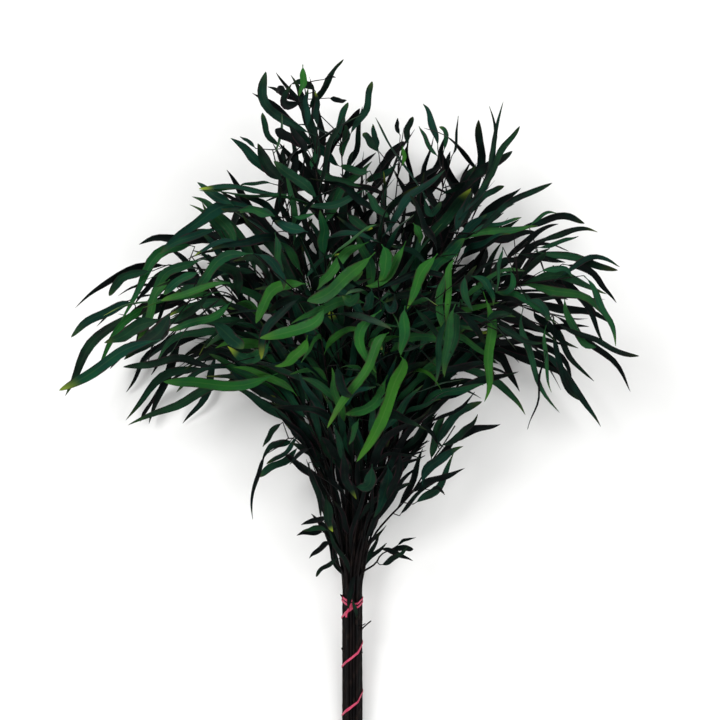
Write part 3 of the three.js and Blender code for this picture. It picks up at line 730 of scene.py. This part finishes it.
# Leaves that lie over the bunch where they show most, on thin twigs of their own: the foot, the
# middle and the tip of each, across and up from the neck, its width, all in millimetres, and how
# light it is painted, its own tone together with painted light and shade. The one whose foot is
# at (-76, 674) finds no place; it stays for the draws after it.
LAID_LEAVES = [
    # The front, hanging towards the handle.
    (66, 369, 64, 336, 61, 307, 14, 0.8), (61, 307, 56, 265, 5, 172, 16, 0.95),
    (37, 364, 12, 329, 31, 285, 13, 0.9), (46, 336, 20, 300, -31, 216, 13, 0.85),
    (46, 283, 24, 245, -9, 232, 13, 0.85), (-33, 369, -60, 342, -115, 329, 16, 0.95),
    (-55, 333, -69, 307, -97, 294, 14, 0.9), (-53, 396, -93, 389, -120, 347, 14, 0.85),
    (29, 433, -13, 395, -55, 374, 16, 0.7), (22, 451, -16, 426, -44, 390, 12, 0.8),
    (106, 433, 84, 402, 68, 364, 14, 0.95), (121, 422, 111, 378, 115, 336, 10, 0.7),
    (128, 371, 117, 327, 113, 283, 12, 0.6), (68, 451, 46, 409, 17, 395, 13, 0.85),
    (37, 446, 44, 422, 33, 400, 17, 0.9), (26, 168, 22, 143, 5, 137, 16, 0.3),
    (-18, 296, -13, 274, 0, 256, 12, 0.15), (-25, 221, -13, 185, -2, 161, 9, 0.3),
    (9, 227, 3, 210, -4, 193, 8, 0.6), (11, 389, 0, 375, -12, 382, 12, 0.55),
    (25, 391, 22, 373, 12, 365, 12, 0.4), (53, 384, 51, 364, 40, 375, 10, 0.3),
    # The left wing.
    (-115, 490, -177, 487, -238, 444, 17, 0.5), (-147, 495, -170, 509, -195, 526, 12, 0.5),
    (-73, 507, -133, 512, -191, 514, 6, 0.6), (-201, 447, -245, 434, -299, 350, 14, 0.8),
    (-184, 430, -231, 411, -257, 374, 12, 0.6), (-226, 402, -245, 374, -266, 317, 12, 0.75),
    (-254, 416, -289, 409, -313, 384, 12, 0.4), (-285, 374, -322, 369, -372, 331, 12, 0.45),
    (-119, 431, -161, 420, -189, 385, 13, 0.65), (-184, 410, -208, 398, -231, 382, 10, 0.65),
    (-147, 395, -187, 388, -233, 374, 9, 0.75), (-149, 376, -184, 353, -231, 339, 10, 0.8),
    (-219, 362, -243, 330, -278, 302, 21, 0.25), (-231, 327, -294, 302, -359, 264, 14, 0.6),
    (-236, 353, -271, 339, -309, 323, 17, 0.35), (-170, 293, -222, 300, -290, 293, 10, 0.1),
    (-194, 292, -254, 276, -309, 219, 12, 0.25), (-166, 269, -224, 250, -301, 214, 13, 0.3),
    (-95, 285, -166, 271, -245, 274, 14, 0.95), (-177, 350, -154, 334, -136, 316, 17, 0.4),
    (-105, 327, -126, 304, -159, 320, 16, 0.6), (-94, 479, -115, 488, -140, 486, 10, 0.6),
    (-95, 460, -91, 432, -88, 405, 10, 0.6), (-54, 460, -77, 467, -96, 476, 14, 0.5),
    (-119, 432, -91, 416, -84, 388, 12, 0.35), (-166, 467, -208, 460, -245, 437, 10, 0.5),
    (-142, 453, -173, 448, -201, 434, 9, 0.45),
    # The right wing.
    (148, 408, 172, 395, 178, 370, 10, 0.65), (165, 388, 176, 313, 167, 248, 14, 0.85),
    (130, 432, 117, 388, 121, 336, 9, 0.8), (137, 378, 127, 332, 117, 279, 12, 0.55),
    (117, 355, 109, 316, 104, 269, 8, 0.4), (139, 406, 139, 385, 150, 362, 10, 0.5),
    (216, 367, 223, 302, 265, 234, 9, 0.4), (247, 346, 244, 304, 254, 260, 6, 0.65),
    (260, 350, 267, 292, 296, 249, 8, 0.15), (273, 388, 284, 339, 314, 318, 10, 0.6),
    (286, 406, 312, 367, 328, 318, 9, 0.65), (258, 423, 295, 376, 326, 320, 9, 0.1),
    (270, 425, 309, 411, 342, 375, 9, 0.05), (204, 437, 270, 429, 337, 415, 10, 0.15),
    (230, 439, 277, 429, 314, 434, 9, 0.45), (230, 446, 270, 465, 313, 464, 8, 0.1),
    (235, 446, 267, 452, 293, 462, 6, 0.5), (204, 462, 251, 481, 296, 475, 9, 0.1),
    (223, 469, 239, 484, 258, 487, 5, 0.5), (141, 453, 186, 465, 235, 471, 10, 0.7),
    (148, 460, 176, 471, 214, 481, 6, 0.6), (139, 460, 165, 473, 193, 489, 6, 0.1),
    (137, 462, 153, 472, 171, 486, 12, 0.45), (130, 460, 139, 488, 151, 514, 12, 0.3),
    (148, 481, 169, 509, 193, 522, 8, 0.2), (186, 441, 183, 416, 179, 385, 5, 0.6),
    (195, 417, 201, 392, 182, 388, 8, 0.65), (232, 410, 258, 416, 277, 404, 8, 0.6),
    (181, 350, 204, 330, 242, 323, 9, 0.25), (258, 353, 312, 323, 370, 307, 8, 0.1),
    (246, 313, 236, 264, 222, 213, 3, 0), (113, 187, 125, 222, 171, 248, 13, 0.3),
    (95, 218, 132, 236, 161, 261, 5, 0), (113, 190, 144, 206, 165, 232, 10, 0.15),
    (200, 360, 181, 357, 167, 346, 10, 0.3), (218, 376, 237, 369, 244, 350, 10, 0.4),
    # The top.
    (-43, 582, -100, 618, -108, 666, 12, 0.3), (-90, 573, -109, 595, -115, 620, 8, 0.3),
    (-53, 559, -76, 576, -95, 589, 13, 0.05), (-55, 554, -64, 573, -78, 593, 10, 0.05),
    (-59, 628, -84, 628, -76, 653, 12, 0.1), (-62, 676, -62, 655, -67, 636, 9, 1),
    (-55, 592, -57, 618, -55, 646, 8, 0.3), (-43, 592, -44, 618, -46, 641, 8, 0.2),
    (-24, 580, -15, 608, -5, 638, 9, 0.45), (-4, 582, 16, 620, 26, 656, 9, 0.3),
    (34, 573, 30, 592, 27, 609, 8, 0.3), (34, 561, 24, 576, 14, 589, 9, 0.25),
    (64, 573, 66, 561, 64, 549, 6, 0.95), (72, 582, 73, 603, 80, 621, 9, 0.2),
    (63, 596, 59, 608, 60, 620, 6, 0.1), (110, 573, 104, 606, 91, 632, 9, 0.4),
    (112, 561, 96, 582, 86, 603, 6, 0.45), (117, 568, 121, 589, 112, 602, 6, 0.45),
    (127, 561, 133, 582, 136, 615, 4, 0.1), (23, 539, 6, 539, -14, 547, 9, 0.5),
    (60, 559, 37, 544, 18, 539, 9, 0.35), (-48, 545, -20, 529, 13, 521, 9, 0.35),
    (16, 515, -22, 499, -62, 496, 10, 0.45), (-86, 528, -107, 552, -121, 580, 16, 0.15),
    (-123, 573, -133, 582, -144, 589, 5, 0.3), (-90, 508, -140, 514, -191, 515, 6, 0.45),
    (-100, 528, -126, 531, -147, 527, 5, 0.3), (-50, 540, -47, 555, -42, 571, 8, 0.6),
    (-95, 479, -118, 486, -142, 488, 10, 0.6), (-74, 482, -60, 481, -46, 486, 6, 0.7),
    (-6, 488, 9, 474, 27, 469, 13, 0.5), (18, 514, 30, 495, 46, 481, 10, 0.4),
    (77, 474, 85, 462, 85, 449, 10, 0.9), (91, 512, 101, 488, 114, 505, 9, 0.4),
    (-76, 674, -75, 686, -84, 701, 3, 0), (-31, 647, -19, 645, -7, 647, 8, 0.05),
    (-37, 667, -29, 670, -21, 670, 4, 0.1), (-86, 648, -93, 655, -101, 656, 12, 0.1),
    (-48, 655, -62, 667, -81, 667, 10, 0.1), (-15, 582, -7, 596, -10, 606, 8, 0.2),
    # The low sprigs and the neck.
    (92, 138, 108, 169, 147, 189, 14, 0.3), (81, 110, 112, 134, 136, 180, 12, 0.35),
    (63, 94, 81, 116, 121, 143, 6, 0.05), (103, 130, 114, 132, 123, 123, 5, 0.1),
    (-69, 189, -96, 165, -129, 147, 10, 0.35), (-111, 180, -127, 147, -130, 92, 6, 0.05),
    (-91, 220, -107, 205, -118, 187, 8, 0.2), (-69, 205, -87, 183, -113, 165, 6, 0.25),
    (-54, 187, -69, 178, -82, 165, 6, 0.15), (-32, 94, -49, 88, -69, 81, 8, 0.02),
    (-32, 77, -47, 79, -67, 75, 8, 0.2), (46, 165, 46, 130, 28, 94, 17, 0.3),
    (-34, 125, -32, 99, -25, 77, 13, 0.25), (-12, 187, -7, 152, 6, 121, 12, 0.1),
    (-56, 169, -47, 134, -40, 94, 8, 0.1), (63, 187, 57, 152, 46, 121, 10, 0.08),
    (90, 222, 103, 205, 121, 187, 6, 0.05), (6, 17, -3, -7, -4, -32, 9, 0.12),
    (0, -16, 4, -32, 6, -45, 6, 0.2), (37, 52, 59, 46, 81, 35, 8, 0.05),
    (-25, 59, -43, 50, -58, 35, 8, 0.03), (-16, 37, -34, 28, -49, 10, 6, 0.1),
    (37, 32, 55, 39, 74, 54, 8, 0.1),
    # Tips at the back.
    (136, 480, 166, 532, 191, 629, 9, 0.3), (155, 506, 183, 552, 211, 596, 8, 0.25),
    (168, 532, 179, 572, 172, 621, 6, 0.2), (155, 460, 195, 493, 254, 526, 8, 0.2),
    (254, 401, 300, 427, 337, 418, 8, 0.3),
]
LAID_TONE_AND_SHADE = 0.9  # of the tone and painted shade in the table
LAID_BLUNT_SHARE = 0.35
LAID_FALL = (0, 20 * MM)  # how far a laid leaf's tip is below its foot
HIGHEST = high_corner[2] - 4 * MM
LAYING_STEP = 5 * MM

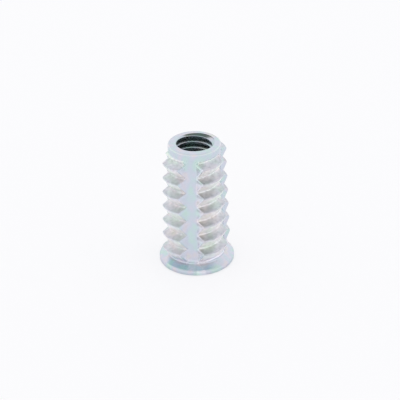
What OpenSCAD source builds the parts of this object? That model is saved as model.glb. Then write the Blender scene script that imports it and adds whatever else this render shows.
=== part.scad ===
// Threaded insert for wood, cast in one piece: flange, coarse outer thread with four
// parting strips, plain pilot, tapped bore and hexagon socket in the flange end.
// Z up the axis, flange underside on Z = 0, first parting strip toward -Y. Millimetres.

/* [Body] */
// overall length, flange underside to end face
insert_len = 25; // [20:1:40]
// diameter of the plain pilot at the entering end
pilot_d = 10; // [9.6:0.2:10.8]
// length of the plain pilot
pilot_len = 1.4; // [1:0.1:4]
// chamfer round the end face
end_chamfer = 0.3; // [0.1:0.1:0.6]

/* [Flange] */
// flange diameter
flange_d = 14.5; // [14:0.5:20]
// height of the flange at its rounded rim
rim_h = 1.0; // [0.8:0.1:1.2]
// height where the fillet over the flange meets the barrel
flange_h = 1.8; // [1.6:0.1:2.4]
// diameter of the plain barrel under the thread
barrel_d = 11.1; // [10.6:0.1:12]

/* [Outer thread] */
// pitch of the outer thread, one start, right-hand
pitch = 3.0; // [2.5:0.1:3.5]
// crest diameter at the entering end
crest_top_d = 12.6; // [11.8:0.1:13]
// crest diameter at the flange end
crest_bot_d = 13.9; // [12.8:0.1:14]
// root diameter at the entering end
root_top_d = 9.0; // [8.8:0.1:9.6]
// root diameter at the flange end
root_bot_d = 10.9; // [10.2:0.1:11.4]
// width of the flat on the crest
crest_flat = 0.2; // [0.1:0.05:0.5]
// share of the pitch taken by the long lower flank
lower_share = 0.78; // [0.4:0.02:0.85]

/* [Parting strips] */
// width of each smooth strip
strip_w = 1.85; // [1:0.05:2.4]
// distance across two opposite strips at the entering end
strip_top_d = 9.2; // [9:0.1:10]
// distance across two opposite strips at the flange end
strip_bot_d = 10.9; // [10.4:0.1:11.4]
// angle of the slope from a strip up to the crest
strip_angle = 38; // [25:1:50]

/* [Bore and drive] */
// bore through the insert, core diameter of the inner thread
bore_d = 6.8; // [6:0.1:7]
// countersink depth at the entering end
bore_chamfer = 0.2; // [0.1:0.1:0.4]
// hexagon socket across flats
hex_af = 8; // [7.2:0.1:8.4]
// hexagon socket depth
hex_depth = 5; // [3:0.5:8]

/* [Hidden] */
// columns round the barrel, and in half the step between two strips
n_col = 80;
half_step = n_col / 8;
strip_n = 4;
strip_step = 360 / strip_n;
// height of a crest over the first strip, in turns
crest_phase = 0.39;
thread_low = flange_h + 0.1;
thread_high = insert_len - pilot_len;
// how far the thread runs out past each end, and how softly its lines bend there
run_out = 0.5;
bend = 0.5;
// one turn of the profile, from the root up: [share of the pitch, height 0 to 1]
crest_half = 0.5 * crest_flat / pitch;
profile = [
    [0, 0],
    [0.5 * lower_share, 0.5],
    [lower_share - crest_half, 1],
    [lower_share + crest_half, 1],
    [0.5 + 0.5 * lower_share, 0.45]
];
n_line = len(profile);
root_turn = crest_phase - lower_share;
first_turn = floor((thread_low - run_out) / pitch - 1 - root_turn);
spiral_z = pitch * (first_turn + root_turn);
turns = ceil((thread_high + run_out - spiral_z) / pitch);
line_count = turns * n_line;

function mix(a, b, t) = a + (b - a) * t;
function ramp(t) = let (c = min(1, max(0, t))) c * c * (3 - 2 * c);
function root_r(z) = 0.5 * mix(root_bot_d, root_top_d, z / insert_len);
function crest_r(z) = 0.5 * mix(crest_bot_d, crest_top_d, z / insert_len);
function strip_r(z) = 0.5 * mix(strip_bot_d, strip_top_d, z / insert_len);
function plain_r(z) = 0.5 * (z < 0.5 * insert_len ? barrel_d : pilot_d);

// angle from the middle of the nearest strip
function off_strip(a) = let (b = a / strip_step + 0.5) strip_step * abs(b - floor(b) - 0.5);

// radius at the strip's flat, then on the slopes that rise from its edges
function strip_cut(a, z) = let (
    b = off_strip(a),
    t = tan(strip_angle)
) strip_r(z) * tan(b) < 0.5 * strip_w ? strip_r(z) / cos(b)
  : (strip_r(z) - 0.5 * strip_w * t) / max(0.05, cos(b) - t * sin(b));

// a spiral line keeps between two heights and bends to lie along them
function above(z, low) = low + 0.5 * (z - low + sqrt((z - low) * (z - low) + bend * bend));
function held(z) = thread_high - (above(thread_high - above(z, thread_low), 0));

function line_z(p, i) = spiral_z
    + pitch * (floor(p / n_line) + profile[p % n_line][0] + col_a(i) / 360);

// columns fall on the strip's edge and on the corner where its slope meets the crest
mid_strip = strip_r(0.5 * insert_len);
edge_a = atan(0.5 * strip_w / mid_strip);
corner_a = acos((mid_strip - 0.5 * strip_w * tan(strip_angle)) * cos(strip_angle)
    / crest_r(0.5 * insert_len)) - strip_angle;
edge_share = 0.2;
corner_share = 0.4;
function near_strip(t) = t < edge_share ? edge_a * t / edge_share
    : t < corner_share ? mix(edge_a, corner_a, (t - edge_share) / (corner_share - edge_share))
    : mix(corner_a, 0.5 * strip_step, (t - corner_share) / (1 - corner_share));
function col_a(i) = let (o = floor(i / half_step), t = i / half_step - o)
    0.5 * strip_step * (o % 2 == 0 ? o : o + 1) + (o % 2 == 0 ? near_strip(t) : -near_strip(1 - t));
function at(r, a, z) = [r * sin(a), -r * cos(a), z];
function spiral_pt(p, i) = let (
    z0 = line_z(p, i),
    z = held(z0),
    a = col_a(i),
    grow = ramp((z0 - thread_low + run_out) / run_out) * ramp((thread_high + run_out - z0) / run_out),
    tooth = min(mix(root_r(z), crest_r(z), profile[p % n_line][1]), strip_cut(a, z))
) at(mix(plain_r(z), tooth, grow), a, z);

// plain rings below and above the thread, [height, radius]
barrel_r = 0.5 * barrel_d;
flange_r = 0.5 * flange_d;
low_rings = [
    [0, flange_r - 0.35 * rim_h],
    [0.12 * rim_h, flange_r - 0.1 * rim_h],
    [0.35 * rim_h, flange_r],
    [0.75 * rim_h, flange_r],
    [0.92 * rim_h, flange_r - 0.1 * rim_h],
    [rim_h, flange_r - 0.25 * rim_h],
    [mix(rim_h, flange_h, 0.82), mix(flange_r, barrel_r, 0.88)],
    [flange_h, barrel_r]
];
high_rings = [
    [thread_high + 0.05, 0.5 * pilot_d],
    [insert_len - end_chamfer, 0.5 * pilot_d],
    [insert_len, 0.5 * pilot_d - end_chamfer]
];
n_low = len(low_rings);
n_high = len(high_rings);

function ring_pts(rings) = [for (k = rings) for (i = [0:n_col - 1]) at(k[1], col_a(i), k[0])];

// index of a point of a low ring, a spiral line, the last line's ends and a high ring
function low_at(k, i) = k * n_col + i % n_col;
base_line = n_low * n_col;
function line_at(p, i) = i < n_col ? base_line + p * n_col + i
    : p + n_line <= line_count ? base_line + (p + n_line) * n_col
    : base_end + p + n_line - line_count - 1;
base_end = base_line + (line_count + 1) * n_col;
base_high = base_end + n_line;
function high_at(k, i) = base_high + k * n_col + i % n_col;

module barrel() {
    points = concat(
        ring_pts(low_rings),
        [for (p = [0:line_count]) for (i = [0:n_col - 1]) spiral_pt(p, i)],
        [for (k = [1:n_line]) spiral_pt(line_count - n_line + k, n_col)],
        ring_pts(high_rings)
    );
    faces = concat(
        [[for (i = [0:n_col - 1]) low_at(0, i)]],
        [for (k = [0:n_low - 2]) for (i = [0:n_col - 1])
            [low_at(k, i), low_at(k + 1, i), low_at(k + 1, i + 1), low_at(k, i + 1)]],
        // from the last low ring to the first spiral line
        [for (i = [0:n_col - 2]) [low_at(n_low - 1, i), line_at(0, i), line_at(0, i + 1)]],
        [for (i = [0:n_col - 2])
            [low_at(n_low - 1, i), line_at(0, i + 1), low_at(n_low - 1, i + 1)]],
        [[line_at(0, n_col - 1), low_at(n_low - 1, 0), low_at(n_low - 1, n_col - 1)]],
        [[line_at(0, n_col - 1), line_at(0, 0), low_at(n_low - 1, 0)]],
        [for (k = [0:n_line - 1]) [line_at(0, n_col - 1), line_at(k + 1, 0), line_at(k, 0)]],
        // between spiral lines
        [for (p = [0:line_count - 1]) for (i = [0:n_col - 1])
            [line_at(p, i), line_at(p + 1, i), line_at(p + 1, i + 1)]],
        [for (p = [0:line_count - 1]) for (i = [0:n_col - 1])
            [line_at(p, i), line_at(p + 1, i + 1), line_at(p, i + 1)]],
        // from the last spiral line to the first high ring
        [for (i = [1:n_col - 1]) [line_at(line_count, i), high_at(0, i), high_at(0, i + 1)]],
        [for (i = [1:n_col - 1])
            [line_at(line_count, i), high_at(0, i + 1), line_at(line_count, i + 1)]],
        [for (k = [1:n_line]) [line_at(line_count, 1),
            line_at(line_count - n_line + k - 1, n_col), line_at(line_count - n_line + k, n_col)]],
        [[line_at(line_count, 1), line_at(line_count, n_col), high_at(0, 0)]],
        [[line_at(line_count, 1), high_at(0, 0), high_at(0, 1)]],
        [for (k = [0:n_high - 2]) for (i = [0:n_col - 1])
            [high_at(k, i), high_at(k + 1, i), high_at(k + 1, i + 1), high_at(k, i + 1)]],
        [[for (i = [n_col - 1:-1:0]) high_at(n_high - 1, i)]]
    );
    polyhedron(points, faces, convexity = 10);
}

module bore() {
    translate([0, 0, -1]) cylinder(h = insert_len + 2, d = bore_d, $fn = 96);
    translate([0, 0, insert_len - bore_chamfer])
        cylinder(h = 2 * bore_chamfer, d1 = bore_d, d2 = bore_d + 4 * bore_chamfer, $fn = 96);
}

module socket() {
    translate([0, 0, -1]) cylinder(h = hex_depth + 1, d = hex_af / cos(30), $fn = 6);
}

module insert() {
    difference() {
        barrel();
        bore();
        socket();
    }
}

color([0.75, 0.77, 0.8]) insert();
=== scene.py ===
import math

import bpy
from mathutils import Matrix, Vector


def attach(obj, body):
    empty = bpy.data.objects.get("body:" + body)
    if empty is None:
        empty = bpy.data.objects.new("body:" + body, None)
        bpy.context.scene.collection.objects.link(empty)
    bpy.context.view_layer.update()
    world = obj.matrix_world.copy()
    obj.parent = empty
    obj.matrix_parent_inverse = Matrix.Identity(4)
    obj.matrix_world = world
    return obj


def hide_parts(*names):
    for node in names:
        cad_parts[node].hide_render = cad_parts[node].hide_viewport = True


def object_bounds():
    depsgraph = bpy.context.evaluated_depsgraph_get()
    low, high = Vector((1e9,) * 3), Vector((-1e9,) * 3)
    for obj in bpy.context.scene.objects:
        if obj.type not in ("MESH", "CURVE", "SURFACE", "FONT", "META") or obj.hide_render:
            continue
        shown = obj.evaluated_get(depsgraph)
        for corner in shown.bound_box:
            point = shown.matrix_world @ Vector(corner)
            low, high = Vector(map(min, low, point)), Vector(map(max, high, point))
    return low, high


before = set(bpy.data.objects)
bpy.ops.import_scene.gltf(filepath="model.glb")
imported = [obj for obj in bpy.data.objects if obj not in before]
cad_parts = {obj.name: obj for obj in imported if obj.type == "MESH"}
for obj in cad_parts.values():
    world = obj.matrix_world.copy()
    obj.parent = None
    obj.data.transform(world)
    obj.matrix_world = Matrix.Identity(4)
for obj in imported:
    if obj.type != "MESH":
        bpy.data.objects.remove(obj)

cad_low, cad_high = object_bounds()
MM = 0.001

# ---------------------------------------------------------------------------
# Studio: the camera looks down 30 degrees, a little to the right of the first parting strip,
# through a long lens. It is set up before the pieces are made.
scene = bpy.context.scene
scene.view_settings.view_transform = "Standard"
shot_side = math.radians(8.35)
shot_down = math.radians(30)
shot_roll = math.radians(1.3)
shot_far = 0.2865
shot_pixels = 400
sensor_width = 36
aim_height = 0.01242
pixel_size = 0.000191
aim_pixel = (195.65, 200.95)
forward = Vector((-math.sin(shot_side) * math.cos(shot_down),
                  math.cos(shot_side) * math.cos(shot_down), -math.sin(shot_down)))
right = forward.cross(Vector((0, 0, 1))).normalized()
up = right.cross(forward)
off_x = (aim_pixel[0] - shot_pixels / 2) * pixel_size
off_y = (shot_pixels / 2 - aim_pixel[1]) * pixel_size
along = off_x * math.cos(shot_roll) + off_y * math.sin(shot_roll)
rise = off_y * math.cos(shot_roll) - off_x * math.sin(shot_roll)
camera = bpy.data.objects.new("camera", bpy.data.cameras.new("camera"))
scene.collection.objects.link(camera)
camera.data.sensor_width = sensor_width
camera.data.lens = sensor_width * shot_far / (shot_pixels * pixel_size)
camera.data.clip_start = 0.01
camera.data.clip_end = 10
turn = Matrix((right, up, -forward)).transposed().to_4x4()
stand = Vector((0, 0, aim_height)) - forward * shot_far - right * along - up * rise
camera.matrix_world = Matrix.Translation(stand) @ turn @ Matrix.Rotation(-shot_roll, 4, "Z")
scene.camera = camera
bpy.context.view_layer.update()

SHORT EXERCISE
Retype the records above, but only those lines that fall between the line containing "translate([0, 0, -1]) cylinder(h = hex_depth" and the line containing "obj.data.transform(world)", with both of those lines included, exactly as written.

ANSWER TO THE TASK
    translate([0, 0, -1]) cylinder(h = hex_depth + 1, d = hex_af / cos(30), $fn = 6);
}

module insert() {
    difference() {
        barrel();
        bore();
        socket();
    }
}

color([0.75, 0.77, 0.8]) insert();
=== scene.py ===
import math

import bpy
from mathutils import Matrix, Vector


def attach(obj, body):
    empty = bpy.data.objects.get("body:" + body)
    if empty is None:
        empty = bpy.data.objects.new("body:" + body, None)
        bpy.context.scene.collection.objects.link(empty)
    bpy.context.view_layer.update()
    world = obj.matrix_world.copy()
    obj.parent = empty
    obj.matrix_parent_inverse = Matrix.Identity(4)
    obj.matrix_world = world
    return obj


def hide_parts(*names):
    for node in names:
        cad_parts[node].hide_render = cad_parts[node].hide_viewport = True


def object_bounds():
    depsgraph = bpy.context.evaluated_depsgraph_get()
    low, high = Vector((1e9,) * 3), Vector((-1e9,) * 3)
    for obj in bpy.context.scene.objects:
        if obj.type not in ("MESH", "CURVE", "SURFACE", "FONT", "META") or obj.hide_render:
            continue
        shown = obj.evaluated_get(depsgraph)
        for corner in shown.bound_box:
            point = shown.matrix_world @ Vector(corner)
            low, high = Vector(map(min, low, point)), Vector(map(max, high, point))
    return low, high


before = set(bpy.data.objects)
bpy.ops.import_scene.gltf(filepath="model.glb")
imported = [obj for obj in bpy.data.objects if obj not in before]
cad_parts = {obj.name: obj for obj in imported if obj.type == "MESH"}
for obj in cad_parts.values():
    world = obj.matrix_world.copy()
    obj.parent = None
    obj.data.transform(world)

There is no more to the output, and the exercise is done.